* **Task statement**: Write out the whole of the material exactly.
****
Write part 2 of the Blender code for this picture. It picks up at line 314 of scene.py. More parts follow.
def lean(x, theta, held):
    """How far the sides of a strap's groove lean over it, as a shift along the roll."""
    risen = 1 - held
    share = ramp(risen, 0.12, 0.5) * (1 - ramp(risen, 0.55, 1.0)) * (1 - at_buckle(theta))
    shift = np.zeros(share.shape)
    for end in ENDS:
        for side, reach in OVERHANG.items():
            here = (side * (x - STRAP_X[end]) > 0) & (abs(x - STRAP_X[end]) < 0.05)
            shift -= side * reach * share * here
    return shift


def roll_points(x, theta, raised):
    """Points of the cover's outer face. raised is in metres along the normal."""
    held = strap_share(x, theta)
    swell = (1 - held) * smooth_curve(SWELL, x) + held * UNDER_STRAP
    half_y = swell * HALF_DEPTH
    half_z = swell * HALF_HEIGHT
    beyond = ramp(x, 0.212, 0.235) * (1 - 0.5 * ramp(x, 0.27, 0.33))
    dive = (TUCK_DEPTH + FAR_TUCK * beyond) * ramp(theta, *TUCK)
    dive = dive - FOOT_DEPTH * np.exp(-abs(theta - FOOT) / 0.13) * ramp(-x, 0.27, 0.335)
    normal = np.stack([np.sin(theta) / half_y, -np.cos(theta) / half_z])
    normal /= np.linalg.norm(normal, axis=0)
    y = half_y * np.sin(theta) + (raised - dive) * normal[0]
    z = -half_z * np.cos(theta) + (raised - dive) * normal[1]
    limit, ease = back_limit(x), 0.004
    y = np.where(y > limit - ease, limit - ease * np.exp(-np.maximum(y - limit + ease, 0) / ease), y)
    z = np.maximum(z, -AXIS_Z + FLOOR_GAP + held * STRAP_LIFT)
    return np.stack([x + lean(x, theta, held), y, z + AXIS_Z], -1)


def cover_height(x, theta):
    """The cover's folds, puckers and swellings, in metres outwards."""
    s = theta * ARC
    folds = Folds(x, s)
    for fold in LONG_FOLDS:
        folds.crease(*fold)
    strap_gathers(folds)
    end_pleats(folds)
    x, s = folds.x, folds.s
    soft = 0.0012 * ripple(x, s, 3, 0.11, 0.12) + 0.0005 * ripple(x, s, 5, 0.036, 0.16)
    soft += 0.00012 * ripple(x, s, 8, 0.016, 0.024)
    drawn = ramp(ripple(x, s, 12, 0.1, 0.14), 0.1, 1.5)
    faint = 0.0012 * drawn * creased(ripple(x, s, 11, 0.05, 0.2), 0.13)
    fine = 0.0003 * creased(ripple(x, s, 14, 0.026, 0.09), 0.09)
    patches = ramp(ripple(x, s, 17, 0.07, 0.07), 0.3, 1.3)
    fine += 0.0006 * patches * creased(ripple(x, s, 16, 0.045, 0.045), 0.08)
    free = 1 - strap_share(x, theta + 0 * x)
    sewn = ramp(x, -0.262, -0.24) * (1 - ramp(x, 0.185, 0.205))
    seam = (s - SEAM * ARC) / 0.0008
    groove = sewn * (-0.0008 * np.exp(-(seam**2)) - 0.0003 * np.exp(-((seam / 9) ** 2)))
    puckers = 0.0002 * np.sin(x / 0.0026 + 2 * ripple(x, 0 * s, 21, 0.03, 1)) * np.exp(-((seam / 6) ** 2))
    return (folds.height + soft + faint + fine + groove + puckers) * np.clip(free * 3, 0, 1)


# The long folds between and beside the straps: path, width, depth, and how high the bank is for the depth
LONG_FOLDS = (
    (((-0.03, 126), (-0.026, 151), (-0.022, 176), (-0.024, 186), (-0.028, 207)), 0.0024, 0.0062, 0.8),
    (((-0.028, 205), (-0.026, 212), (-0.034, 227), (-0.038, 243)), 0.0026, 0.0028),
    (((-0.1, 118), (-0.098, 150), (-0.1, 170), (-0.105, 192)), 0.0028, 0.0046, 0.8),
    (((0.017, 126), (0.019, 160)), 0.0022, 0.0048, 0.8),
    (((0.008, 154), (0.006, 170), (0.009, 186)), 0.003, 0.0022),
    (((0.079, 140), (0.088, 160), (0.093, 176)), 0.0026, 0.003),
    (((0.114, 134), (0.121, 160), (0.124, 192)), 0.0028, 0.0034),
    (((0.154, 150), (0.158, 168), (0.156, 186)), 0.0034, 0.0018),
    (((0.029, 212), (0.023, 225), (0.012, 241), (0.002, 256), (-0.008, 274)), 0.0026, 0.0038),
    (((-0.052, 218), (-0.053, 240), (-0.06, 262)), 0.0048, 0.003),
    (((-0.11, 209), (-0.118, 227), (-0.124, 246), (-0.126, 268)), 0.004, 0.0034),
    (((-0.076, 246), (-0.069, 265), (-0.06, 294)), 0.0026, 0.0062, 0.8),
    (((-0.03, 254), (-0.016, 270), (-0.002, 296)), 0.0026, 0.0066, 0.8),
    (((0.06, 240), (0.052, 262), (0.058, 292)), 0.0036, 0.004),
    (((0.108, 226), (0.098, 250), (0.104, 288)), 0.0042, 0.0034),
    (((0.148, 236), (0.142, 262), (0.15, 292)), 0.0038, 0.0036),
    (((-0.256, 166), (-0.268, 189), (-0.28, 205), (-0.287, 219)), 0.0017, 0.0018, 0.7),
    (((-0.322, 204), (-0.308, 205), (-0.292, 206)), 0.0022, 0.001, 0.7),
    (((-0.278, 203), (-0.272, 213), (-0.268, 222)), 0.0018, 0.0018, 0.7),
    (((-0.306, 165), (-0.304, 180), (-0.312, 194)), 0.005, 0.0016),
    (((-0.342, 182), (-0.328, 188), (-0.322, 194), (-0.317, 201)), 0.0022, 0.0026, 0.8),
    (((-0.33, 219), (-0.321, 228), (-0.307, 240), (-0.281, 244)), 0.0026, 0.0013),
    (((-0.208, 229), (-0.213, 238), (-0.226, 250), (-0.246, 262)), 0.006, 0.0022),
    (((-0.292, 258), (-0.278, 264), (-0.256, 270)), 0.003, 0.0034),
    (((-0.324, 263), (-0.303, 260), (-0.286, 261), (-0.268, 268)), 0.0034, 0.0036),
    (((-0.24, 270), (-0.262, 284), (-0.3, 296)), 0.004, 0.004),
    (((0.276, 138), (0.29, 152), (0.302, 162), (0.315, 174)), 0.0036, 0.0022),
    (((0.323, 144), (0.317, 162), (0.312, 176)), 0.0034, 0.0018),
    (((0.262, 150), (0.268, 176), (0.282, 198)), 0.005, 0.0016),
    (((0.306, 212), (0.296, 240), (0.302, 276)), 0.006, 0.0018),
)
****
* **Exercise response**:
Write part 2 of the Blender code for this picture. It picks up at line 314 of scene.py. More parts follow.
def lean(x, theta, held):
    """How far the sides of a strap's groove lean over it, as a shift along the roll."""
    risen = 1 - held
    share = ramp(risen, 0.12, 0.5) * (1 - ramp(risen, 0.55, 1.0)) * (1 - at_buckle(theta))
    shift = np.zeros(share.shape)
    for end in ENDS:
        for side, reach in OVERHANG.items():
            here = (side * (x - STRAP_X[end]) > 0) & (abs(x - STRAP_X[end]) < 0.05)
            shift -= side * reach * share * here
    return shift


def roll_points(x, theta, raised):
    """Points of the cover's outer face. raised is in metres along the normal."""
    held = strap_share(x, theta)
    swell = (1 - held) * smooth_curve(SWELL, x) + held * UNDER_STRAP
    half_y = swell * HALF_DEPTH
    half_z = swell * HALF_HEIGHT
    beyond = ramp(x, 0.212, 0.235) * (1 - 0.5 * ramp(x, 0.27, 0.33))
    dive = (TUCK_DEPTH + FAR_TUCK * beyond) * ramp(theta, *TUCK)
    dive = dive - FOOT_DEPTH * np.exp(-abs(theta - FOOT) / 0.13) * ramp(-x, 0.27, 0.335)
    normal = np.stack([np.sin(theta) / half_y, -np.cos(theta) / half_z])
    normal /= np.linalg.norm(normal, axis=0)
    y = half_y * np.sin(theta) + (raised - dive) * normal[0]
    z = -half_z * np.cos(theta) + (raised - dive) * normal[1]
    limit, ease = back_limit(x), 0.004
    y = np.where(y > limit - ease, limit - ease * np.exp(-np.maximum(y - limit + ease, 0) / ease), y)
    z = np.maximum(z, -AXIS_Z + FLOOR_GAP + held * STRAP_LIFT)
    return np.stack([x + lean(x, theta, held), y, z + AXIS_Z], -1)


def cover_height(x, theta):
    """The cover's folds, puckers and swellings, in metres outwards."""
    s = theta * ARC
    folds = Folds(x, s)
    for fold in LONG_FOLDS:
        folds.crease(*fold)
    strap_gathers(folds)
    end_pleats(folds)
    x, s = folds.x, folds.s
    soft = 0.0012 * ripple(x, s, 3, 0.11, 0.12) + 0.0005 * ripple(x, s, 5, 0.036, 0.16)
    soft += 0.00012 * ripple(x, s, 8, 0.016, 0.024)
    drawn = ramp(ripple(x, s, 12, 0.1, 0.14), 0.1, 1.5)
    faint = 0.0012 * drawn * creased(ripple(x, s, 11, 0.05, 0.2), 0.13)
    fine = 0.0003 * creased(ripple(x, s, 14, 0.026, 0.09), 0.09)
    patches = ramp(ripple(x, s, 17, 0.07, 0.07), 0.3, 1.3)
    fine += 0.0006 * patches * creased(ripple(x, s, 16, 0.045, 0.045), 0.08)
    free = 1 - strap_share(x, theta + 0 * x)
    sewn = ramp(x, -0.262, -0.24) * (1 - ramp(x, 0.185, 0.205))
    seam = (s - SEAM * ARC) / 0.0008
    groove = sewn * (-0.0008 * np.exp(-(seam**2)) - 0.0003 * np.exp(-((seam / 9) ** 2)))
    puckers = 0.0002 * np.sin(x / 0.0026 + 2 * ripple(x, 0 * s, 21, 0.03, 1)) * np.exp(-((seam / 6) ** 2))
    return (folds.height + soft + faint + fine + groove + puckers) * np.clip(free * 3, 0, 1)


# The long folds between and beside the straps: path, width, depth, and how high the bank is for the depth
LONG_FOLDS = (
    (((-0.03, 126), (-0.026, 151), (-0.022, 176), (-0.024, 186), (-0.028, 207)), 0.0024, 0.0062, 0.8),
    (((-0.028, 205), (-0.026, 212), (-0.034, 227), (-0.038, 243)), 0.0026, 0.0028),
    (((-0.1, 118), (-0.098, 150), (-0.1, 170), (-0.105, 192)), 0.0028, 0.0046, 0.8),
    (((0.017, 126), (0.019, 160)), 0.0022, 0.0048, 0.8),
    (((0.008, 154), (0.006, 170), (0.009, 186)), 0.003, 0.0022),
    (((0.079, 140), (0.088, 160), (0.093, 176)), 0.0026, 0.003),
    (((0.114, 134), (0.121, 160), (0.124, 192)), 0.0028, 0.0034),
    (((0.154, 150), (0.158, 168), (0.156, 186)), 0.0034, 0.0018),
    (((0.029, 212), (0.023, 225), (0.012, 241), (0.002, 256), (-0.008, 274)), 0.0026, 0.0038),
    (((-0.052, 218), (-0.053, 240), (-0.06, 262)), 0.0048, 0.003),
    (((-0.11, 209), (-0.118, 227), (-0.124, 246), (-0.126, 268)), 0.004, 0.0034),
    (((-0.076, 246), (-0.069, 265), (-0.06, 294)), 0.0026, 0.0062, 0.8),
    (((-0.03, 254), (-0.016, 270), (-0.002, 296)), 0.0026, 0.0066, 0.8),
    (((0.06, 240), (0.052, 262), (0.058, 292)), 0.0036, 0.004),
    (((0.108, 226), (0.098, 250), (0.104, 288)), 0.0042, 0.0034),
    (((0.148, 236), (0.142, 262), (0.15, 292)), 0.0038, 0.0036),
    (((-0.256, 166), (-0.268, 189), (-0.28, 205), (-0.287, 219)), 0.0017, 0.0018, 0.7),
    (((-0.322, 204), (-0.308, 205), (-0.292, 206)), 0.0022, 0.001, 0.7),
    (((-0.278, 203), (-0.272, 213), (-0.268, 222)), 0.0018, 0.0018, 0.7),
    (((-0.306, 165), (-0.304, 180), (-0.312, 194)), 0.005, 0.0016),
    (((-0.342, 182), (-0.328, 188), (-0.322, 194), (-0.317, 201)), 0.0022, 0.0026, 0.8),
    (((-0.33, 219), (-0.321, 228), (-0.307, 240), (-0.281, 244)), 0.0026, 0.0013),
    (((-0.208, 229), (-0.213, 238), (-0.226, 250), (-0.246, 262)), 0.006, 0.0022),
    (((-0.292, 258), (-0.278, 264), (-0.256, 270)), 0.003, 0.0034),
    (((-0.324, 263), (-0.303, 260), (-0.286, 261), (-0.268, 268)), 0.0034, 0.0036),
    (((-0.24, 270), (-0.262, 284), (-0.3, 296)), 0.004, 0.004),
    (((0.276, 138), (0.29, 152), (0.302, 162), (0.315, 174)), 0.0036, 0.0022),
    (((0.323, 144), (0.317, 162), (0.312, 176)), 0.0034, 0.0018),
    (((0.262, 150), (0.268, 176), (0.282, 198)), 0.005, 0.0016),
    (((0.306, 212), (0.296, 240), (0.302, 276)), 0.006, 0.0018),
)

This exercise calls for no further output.